Behind all of the blunders and miscommunications, staff failures and misunderstandings that swirled around the Confederate defeat at Mechanicsville, however, lay a single, very large truth: Lee’s plan actually worked. It did not work precisely when it was supposed to, and it did not work exactly as he had imagined, with his legions executing a perfectly sequenced rightward turn behind Jackson’s army, driving McClellan’s army south along the Chickahominy. But Lee’s calculation—that the presence of Jackson’s twenty-four thousand men along with his outsized reputation on the Union right flank would scare the Federals out of their entrenchments on both sides of the river—was correct. While McClellan’s wires to Washington after his army’s victory at Mechanicsville were jaunty and optimistic, claiming his near invincibility, as the evening progressed he began to feel weak and vulnerable. Any doubts in his mind that Jackson was there in force were now gone. He knew, moreover, that Jackson’s veteran army had not engaged at Beaver Dam Creek and was therefore the equivalent of a very large gun pointed at the rear of the 5th Corps and, beyond, at the railroad and Union supply base.

McClellan was not wrong. Jackson’s presence there made Porter’s position behind the creek instantly indefensible, precisely as Lee had envisioned it would. Perhaps a more courageous or resourceful general would have brought up reinforcements and fought the massed Confederate divisions north of the river while launching the main attack to the south. This was Porter’s suggestion. Other generals suggested variants of this plan. They all believed Richmond was vulnerable. They all thought the solution was to attack. McClellan disagreed. More convinced than ever that he was facing a two-hundred-thousand-man force, he began, in the wake of his victory, to think only of how he was going to save his army. Lee, after his defeat, was thinking only of how he was going to corner and destroy his adversary.

At about 1:00 a.m. on June 27, after the Battle of Mechanicsville, George McClellan made the breathtaking decision that he would abandon both his supply line and his grand plan to capture Richmond. He decided to retreat. He did not think of it this way, and did not describe it this way to his superiors. His own choice of words to describe the course he set for the Army of the Potomac was “change of base.” By this he meant that he was forsaking White House Landing and the railroad as conduits for his daily ration of supplies, and shifting those operations to a new supply base, at Harrison’s Landing on the James River, eighteen airline miles due south across the peninsula. Cutting the supply line meant that his army could no longer stay where it was. All of those men would march to the banks of the deeper James, where they could shelter under the massive guns of the US Navy’s ships.

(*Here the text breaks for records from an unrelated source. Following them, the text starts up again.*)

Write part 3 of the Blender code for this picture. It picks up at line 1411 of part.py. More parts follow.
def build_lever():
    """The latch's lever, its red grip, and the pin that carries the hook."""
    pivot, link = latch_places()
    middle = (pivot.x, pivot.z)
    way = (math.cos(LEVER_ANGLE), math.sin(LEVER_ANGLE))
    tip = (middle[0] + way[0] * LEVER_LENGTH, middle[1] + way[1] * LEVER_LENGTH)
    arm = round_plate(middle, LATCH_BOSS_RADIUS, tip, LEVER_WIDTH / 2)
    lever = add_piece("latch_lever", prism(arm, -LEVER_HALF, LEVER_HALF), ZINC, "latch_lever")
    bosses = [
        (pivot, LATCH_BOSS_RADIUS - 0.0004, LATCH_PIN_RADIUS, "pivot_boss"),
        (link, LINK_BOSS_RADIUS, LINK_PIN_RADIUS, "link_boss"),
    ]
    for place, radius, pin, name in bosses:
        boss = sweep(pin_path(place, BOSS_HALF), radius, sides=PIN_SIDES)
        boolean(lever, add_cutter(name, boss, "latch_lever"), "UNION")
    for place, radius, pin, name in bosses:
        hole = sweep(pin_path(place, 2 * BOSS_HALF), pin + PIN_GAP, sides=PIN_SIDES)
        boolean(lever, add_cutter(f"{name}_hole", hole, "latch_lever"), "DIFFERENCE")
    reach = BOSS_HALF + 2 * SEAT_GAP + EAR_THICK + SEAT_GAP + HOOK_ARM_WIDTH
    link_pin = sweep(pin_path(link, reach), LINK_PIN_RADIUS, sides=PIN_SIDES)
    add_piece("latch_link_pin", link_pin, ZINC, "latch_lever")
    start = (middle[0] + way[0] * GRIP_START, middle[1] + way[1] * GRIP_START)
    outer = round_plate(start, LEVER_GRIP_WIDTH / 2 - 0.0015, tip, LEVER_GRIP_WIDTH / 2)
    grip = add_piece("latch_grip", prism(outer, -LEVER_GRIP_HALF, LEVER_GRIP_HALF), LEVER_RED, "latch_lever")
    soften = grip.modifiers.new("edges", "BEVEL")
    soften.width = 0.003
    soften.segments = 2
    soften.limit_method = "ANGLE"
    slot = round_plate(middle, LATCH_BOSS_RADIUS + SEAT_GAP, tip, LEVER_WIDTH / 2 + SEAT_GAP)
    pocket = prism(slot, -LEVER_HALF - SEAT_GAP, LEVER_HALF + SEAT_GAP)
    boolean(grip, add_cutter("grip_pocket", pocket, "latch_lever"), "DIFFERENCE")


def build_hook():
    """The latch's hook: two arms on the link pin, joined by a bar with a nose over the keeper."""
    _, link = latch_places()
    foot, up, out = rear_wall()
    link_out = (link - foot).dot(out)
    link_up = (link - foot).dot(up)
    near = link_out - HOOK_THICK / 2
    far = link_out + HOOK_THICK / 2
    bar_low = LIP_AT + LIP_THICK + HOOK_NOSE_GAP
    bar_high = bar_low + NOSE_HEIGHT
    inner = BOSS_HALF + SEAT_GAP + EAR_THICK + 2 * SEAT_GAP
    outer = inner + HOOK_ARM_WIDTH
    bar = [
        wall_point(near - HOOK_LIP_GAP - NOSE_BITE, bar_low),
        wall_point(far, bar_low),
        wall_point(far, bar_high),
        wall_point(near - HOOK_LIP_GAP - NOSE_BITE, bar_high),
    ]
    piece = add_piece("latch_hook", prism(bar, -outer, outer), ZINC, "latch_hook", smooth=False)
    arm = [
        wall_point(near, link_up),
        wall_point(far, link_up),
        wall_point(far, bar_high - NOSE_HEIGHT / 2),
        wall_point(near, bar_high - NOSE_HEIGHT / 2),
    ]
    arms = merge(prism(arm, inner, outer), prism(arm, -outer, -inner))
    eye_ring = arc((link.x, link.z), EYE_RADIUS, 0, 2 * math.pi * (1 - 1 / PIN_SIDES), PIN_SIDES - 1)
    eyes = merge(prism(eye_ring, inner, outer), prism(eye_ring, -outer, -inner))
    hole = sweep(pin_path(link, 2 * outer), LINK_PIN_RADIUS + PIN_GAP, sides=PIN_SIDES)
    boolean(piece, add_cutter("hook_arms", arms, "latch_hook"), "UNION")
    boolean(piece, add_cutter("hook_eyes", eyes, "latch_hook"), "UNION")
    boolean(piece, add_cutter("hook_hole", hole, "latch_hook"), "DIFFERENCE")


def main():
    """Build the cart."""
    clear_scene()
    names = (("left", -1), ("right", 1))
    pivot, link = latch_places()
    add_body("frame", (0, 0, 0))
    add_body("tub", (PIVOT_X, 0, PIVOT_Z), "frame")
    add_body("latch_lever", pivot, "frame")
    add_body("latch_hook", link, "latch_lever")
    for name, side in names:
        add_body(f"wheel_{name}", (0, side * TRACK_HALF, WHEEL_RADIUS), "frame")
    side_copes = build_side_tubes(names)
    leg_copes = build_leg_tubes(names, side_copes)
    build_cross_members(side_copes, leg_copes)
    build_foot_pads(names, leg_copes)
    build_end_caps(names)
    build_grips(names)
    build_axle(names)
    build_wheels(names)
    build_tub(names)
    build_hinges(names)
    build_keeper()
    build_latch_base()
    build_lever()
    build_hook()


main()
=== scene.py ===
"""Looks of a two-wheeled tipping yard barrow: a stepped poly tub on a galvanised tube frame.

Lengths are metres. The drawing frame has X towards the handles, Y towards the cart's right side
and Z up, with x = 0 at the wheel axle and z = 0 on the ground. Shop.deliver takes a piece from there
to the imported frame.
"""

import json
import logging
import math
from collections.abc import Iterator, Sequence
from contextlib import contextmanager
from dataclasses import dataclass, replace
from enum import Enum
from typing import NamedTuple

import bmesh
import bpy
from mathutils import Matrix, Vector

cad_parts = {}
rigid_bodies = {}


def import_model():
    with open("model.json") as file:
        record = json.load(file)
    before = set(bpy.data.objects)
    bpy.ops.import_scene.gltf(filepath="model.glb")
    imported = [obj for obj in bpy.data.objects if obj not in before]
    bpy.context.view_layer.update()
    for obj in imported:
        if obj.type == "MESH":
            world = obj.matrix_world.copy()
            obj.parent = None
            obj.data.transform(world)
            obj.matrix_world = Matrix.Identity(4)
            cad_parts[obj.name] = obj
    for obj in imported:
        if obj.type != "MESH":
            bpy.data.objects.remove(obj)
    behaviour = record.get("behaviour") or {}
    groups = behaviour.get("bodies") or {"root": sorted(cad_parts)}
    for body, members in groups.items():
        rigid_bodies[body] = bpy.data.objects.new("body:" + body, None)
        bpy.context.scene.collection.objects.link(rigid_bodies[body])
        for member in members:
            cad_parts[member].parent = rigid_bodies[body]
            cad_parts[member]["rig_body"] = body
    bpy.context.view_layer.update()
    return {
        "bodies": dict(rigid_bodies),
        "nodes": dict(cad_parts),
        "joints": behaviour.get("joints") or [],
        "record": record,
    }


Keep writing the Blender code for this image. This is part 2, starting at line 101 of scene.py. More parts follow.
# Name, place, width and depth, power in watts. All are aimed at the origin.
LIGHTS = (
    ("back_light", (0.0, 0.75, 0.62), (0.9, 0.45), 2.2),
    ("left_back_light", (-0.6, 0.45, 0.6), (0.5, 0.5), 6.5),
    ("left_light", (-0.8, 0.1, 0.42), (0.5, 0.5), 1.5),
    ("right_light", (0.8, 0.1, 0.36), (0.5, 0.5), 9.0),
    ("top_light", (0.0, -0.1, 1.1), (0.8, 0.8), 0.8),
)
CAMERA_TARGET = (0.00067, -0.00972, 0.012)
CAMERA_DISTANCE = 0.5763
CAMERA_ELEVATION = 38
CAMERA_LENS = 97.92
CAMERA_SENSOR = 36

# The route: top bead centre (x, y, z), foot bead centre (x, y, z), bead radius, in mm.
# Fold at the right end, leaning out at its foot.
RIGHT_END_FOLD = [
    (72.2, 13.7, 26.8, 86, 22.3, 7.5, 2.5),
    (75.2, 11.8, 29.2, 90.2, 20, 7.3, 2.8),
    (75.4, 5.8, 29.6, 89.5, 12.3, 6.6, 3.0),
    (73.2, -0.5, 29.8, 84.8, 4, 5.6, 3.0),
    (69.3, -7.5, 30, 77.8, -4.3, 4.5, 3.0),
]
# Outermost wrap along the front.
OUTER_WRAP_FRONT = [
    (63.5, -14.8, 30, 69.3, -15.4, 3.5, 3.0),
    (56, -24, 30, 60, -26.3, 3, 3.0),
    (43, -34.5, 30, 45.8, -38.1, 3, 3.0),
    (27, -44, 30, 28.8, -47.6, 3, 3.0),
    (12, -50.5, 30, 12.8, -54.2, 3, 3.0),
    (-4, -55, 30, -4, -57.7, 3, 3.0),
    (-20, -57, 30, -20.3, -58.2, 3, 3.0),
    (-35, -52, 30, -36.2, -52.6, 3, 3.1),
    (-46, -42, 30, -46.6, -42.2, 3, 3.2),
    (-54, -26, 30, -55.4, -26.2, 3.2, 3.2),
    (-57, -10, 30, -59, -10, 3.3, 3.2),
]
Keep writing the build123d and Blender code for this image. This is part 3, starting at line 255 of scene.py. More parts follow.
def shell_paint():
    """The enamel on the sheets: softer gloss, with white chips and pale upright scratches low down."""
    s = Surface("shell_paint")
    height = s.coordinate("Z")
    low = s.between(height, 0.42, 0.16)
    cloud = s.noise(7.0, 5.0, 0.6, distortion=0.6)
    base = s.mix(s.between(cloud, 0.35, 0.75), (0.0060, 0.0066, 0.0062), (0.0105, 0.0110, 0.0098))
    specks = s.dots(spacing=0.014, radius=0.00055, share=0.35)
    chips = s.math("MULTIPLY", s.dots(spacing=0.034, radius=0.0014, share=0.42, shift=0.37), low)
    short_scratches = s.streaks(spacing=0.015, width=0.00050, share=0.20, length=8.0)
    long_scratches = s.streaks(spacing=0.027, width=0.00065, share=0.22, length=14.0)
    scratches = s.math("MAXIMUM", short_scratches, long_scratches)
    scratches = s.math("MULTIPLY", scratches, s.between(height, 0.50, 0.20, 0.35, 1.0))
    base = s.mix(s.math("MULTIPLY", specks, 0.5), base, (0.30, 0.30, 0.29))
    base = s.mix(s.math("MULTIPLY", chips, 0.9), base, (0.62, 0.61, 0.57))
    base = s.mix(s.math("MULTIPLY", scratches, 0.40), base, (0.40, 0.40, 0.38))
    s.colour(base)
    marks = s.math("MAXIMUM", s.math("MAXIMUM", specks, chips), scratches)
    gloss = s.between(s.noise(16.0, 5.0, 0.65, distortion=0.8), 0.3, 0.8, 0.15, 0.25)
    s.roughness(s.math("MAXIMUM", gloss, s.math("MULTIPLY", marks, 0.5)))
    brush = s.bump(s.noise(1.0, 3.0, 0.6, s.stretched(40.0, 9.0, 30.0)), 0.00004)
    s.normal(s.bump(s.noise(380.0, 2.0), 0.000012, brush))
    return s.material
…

McClellan ordered Fitz John Porter to fall back during the night, though he would not have enough time to move his entire corps across the Chickahominy. He would instead move a few miles south and set up along another swamp to protect the bridges, which were his only avenue of escape. As Porter remembered later, McClellan impressed upon him “the absolute necessity of holding the ground, until arrangements over the river can be completed.”27 Porter saw this as a sort of code. He believed McClellan was telling him that the 5th Corps was going to be sacrificed so the rest of the army could assault and take Richmond. Porter, always the good soldier, replied, “I shall hold it to the last extremity.”28 What he was really doing, though he did not yet know it, was covering a retreat. The rest of the army would have to move soon, and quickly. For the moment it was frozen in front of Richmond in contemplation of another Confederate attack.